- [EXERCISE INPUT]
%%

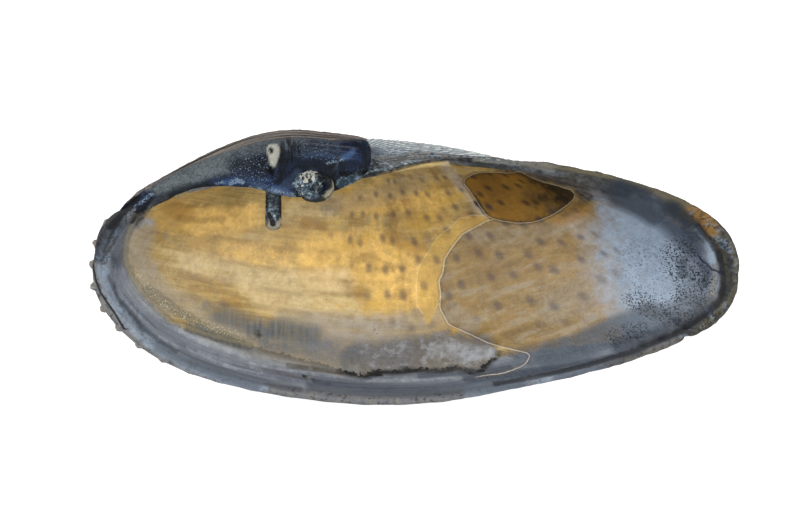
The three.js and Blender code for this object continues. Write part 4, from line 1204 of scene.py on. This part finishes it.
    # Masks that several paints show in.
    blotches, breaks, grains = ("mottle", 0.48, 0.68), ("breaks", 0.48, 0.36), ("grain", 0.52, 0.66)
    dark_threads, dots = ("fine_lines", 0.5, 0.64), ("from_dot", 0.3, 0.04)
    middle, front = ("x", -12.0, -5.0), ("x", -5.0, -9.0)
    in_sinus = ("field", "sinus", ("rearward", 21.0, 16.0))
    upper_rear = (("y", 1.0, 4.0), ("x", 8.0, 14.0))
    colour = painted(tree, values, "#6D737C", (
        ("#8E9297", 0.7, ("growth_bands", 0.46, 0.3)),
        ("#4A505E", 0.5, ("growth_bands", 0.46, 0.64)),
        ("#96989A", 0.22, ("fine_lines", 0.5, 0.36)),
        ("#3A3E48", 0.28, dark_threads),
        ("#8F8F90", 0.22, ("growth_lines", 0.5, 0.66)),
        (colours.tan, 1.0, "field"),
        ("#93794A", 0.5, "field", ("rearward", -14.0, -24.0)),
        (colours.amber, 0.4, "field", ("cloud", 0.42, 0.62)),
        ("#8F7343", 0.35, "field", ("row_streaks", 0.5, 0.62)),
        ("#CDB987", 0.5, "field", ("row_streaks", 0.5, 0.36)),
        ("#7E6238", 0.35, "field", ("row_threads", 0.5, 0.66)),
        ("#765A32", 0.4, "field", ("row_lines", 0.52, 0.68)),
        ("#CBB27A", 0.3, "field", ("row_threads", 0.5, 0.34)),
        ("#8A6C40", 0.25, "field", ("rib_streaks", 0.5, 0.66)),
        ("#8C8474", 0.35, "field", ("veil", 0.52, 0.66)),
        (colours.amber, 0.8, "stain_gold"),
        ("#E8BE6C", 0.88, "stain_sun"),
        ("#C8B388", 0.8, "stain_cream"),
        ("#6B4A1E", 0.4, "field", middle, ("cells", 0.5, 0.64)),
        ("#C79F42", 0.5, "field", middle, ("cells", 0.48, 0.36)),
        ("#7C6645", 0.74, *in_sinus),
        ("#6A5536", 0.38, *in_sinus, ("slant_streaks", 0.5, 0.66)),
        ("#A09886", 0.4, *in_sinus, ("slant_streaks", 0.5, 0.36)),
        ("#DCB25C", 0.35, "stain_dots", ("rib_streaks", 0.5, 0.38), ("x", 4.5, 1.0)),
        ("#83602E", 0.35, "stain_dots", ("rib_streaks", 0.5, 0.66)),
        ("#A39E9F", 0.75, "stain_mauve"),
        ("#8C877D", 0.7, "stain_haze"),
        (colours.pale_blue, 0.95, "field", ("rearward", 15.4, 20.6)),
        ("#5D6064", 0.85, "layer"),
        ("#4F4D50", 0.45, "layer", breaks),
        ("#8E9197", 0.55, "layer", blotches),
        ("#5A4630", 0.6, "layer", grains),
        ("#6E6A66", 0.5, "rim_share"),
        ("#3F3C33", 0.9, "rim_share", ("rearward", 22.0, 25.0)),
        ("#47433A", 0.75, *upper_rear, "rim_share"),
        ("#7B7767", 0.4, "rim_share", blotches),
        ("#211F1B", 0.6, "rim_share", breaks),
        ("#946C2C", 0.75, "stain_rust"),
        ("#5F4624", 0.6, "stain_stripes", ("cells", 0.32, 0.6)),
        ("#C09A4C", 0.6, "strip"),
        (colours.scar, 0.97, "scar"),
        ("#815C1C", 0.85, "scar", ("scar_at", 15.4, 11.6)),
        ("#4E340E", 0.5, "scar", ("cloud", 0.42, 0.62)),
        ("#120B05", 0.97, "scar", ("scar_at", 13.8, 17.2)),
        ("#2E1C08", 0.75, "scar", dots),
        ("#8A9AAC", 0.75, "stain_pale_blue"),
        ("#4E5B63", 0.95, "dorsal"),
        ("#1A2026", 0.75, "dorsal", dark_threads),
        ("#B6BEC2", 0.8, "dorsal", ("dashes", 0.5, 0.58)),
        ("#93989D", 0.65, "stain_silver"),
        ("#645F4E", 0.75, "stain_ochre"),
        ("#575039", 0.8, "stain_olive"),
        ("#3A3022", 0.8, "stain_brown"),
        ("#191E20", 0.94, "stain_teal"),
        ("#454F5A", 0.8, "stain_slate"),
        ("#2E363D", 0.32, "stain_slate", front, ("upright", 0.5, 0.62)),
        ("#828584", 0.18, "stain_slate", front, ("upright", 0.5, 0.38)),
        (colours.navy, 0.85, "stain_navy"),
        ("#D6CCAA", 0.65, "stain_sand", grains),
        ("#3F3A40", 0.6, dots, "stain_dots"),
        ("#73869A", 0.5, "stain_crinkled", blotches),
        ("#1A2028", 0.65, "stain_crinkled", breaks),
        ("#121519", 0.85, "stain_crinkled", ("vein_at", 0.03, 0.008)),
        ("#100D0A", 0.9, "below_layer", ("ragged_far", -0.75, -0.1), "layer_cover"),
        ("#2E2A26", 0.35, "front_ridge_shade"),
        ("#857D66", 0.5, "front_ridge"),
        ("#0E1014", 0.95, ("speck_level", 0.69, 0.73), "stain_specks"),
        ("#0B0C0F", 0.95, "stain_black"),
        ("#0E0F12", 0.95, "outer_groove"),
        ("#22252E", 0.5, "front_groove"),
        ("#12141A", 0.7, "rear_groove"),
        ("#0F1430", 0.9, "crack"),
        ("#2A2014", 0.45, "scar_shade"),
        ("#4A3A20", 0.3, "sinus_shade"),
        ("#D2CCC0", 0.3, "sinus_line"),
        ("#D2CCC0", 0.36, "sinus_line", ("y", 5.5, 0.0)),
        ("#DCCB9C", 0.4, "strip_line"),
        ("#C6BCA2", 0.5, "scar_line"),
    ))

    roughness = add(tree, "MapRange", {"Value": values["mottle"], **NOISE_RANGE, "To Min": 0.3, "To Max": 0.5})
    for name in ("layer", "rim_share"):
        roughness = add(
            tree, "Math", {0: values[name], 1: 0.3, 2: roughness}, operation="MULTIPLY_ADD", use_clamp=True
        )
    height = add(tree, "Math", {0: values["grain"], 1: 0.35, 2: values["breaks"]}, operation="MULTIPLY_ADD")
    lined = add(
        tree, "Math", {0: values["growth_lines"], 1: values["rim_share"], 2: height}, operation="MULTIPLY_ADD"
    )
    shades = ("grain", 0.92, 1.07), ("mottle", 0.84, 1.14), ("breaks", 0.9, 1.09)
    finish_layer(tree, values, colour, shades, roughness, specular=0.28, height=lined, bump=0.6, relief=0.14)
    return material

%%
%%

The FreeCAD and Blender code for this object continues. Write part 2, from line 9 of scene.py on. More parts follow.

%%

- [PROBLEM TO SOLVE]
Where a line in the entries holds "part", copy that line.

- [RESULT OF THE EXERCISE]
The three.js and Blender code for this object continues. Write part 4, from line 1204 of scene.py on. This part finishes it.
The FreeCAD and Blender code for this object continues. Write part 2, from line 9 of scene.py on. More parts follow.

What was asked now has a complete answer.